October is Domestic Violence Awareness Month. It is a month to mourn those whose lives have been taken, to celebrate the bravery of survivors, and to connect as a community in order to resist violence and support survivors.

When you think of the term “domestic violence”, what comes to mind? Oftentimes, myths and misconceptions about domestic violence lead us to make assumptions about who is a victim/survivor, or perpetrator, of this crime. For example, the stereotype of a husband who needs “anger management” and a wife who won’t “just leave him” leads to blaming victims and creating excuses for perpetrators. Violence is often comprised of a pattern of power and control tactics, meant to instill fear and powerlessness. And relationships which include aspects of power and control are sadly common. Power and control is an incredibly prevalent dynamic in interpersonal relationships, and society as a whole. Estimates show that 1 out of 3 women and 1 out of 15 men experience domestic violence in their lifetime. Domestic violence affects children, LGBTQ couples, and affects individuals emotionally, physically, and sexually.
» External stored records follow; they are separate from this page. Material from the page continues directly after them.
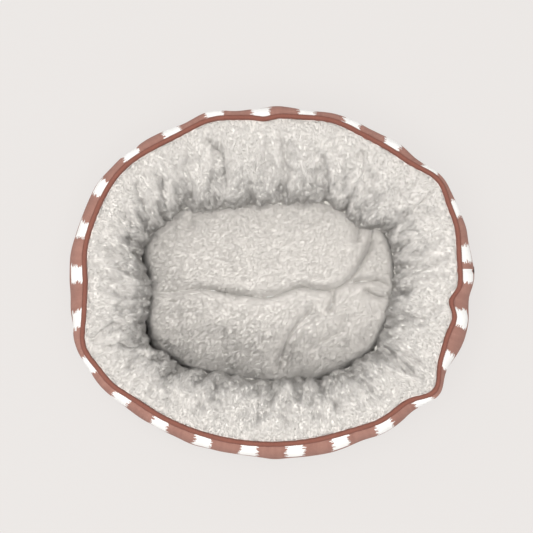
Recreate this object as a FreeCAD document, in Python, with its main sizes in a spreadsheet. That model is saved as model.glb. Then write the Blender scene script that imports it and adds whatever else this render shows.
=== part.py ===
import FreeCAD, Part
import math
import os
import Sketcher

# An oval, soft-sided pet bed. Its plan is an oval of four tangent arcs, and every
# layer of its wall is one closed section swept round that oval. From the outside inwards the
# wall is a printed cloth cover, a standing foam sheet and a ring of fibre filling. A plush
# cover rolls over the top of the filling, from the rim binding to an elastic that gathers its
# inner edge, and a plush lining drops from there to the floor. The base is a cloth cover, a
# foam pad and a floor lining, with a piped seam round its edge. A loose plush cushion lies in
# the nest and lifts straight out.
#
# The origin is on the floor under the middle of the bed. +X runs along the length, +Y to the
# back and +Z up. Sizes are in millimetres.

SIZES = [
    ("half_width", 218.5, "middle to the outermost line of the wall, along Y"),
    ("end_reach", 31.5, "how much further the wall's ends are from the middle than its sides"),
    ("bed_height", 160, "floor to the top of the plush roll"),
    ("end_fullness", 1.3, "end arc centre, as a multiple of end_reach: fuller as it nears 1"),
    ("bolster_width", 100, "outermost line of the wall to the inner lip of the roll"),
    ("belly_height", 60, "height above which the outer wall stands straight up"),
    ("foot_inset", 5, "how far the wall tucks in at its bottom seam"),
    ("seam_angle", 55, "place of the rim seam on the roll, degrees up from level"),
    ("cover_thickness", 1.2, "printed cotton of the outer wall"),
    ("foam_thickness", 15, "standing foam sheet in the wall"),
    ("foam_setback", 5, "foam sheet's top edge, degrees short of the cover's top edge"),
    ("plush_thickness", 6, "plush cloth with its pile, over the roll"),
    ("hem_angle", 200, "where the plush is hemmed under the lip, degrees round from level"),
    ("binding_radius", 3.6, "rolled binding at the rim seam"),
    ("binding_sink", 1, "middle of the binding below the roll's surface"),
    ("elastic_radius", 2.5, "elastic in the hem"),
    ("lining_thickness", 3, "plush lining of the inner wall"),
    ("piping_radius", 3, "corded piping at the base seam"),
    ("base_cover_thickness", 1.2, "slip-resistant cloth under the bed"),
    ("base_pad_thickness", 10, "foam pad in the base"),
    ("floor_lining_thickness", 1, "cloth that closes the nest floor"),
    ("cushion_gap", 1.2, "between the cushion's edge and the lip it lifts past"),
    ("cushion_height", 60, "loose cushion, from its underside to its crown"),
    ("cushion_edge_radius", 24, "rounding of the cushion's upper edge"),
    ("cushion_plush_thickness", 5, "plush cover of the cushion"),
    ("cushion_cloth_thickness", 1, "plain cloth under the cushion"),
    ("label_width", 12, "blank label on the wall's join, along the wall"),
    ("label_height", 25, "blank label, up the wall"),
    ("label_thickness", 2, "blank label, folded double"),
    ("label_foot", 80, "floor to the label's lower edge"),
    ("label_offset", 13, "from the bed's long axis to the label's middle"),
    ("ease", 0.3, "room left between layers that lie against each other"),
]

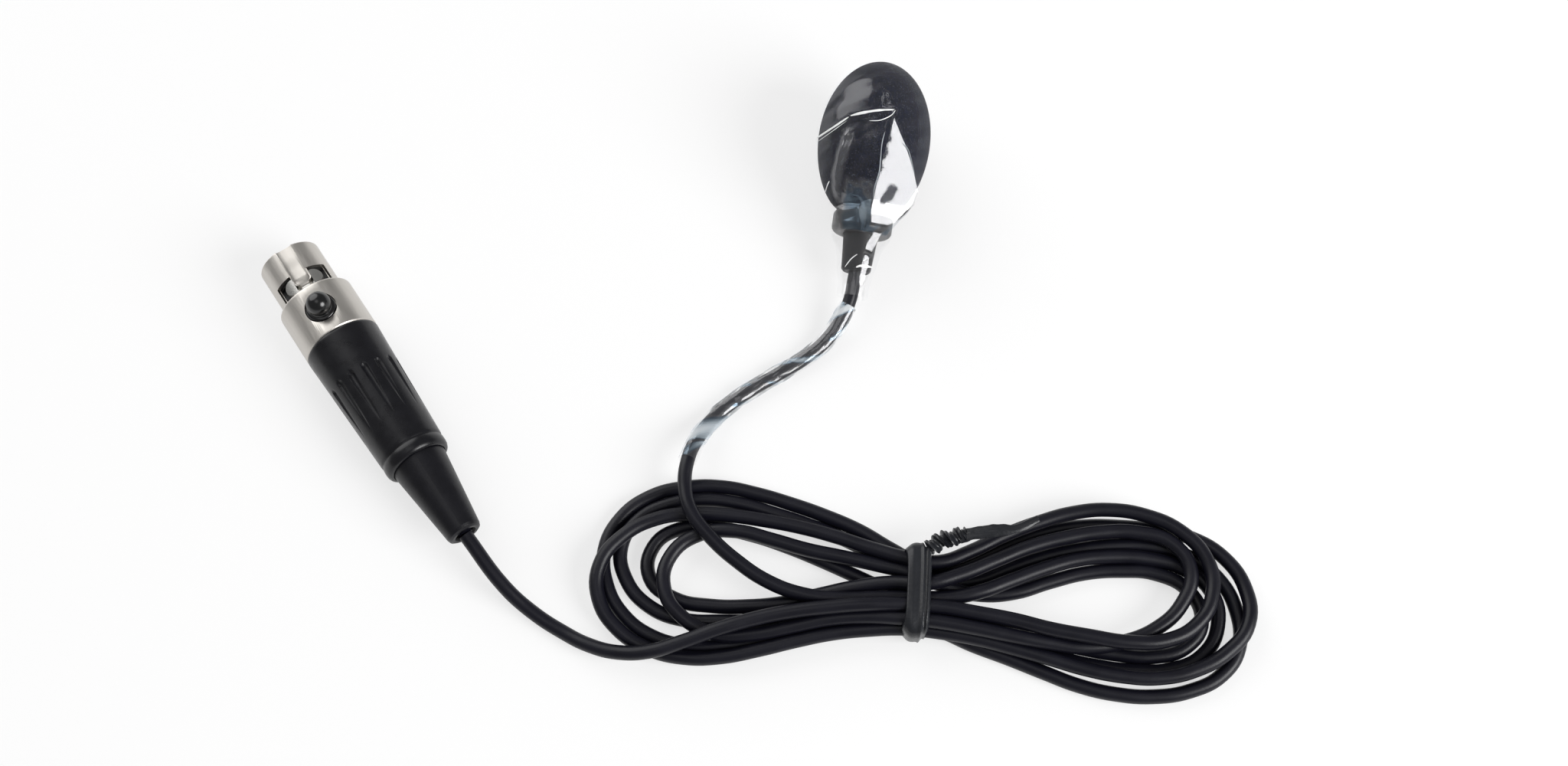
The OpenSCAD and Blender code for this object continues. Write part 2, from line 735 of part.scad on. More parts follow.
module plug_boot() {
    tip_r = boot_tip_d / 2;
    mouth_r2 = cable_r + 0.5;
    color([0.1, 0.1, 0.11]) in_plug() turned([
        [cable_r + fit, boot_seat + 1.2],
        [boot_flange_r, boot_seat + 1.2],
        [boot_flange_r, boot_seat],
        [boot_r, boot_seat],
        [boot_r, -backshell_len],
        [tip_r, boot_end + 0.6],
        [tip_r - 0.15, boot_end + 0.2],
        [tip_r - 0.5, boot_end],
        [mouth_r2 + 0.1, boot_end],
        [mouth_r2 - 0.1, boot_end + 0.4],
        [cable_r + fit, boot_end + 2]]);
}

module sheath_in_plug() {
    color([0.08, 0.08, 0.09]) in_plug() rod(cable_r, boot_end, sheath_front);
}

module plug_conductors() {
    start_r = cable_r / 2;
    end_r = contact_circle_d / 2;
    gap = 0.12;
    lean = atan((end_r - start_r) / (contact_rear - sheath_front));
    run = (contact_rear - sheath_front) / cos(lean) - 2 * gap - wire_r;
    colours = ["red", "white", "gold"];
    for (k = [0, 1, 2])
        color(colours[k]) in_plug()
            rotate([0, 0, contact_angles[k]]) translate([start_r, 0, sheath_front + gap])
                rotate([0, lean, 0]) rod(wire_r, wire_r / 2, run);
}

windscreen();
film_sleeve();
grille_cap();
grille_mesh();
capsule_housing();
electret_capsule();
capsule_ring();
capsule_board();
lead_wires();
base_collar();
cable_ferrule();
mic_strain_relief();
sheath_in_mic();
cable_mic_side();
cable_hank();
cable_plug_side();
twist_tie();
plug_shell();
plug_insert();
plug_contacts();
latch_plate();
latch_button();
backshell();
cable_clamp();
plug_boot();
sheath_in_plug();
plug_conductors();
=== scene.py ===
"""Lavalier microphone with a foam windscreen, a hanked cable and a locking mini plug."""

import json
import math

import bmesh
import bpy
from bpy.props import FloatProperty, FloatVectorProperty, PointerProperty
from mathutils import Matrix, Vector, noise


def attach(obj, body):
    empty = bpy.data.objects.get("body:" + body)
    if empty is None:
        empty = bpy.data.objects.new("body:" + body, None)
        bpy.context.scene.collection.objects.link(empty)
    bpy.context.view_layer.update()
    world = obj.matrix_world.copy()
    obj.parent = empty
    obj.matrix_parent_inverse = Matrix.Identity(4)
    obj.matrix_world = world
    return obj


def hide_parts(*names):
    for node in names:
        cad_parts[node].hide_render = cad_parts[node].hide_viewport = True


bl_info = {
    "name": "Lavalier Microphone",
    "version": (1, 0, 0),
    "blender": (4, 5, 0),
    "location": "View3D > Sidebar > Lavalier",
    "description": "Builds a lavalier microphone, its hanked cable and its mini plug",
    "category": "Add Mesh",
}

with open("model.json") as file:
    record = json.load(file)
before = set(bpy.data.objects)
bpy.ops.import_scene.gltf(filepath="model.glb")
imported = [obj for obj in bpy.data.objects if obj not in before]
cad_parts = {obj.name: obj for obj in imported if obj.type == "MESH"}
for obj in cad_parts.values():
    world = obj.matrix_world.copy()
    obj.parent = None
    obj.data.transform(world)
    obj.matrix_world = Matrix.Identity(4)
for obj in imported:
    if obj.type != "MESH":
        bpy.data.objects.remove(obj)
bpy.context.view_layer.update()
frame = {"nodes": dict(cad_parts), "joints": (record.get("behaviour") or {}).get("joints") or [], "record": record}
MOUNTS = {m["name"]: m for m in frame["record"]["mounts"]}
JOINTS = {j["name"]: j for j in frame["joints"]}
MM = 0.001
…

Sadly, as a society, we often do not address these concerns, and even go as far to glamorize certain aspects of violence (i.e. extreme jealously must mean he really loves me; her comment that she can not and will not live without me means she truly cares). Yet one of the most important things we can do to support survivors of violence is to raise our voices as a community and make it clear that we believe them, and will support them in their complicated and difficult choices to ultimately break the cycle of violence.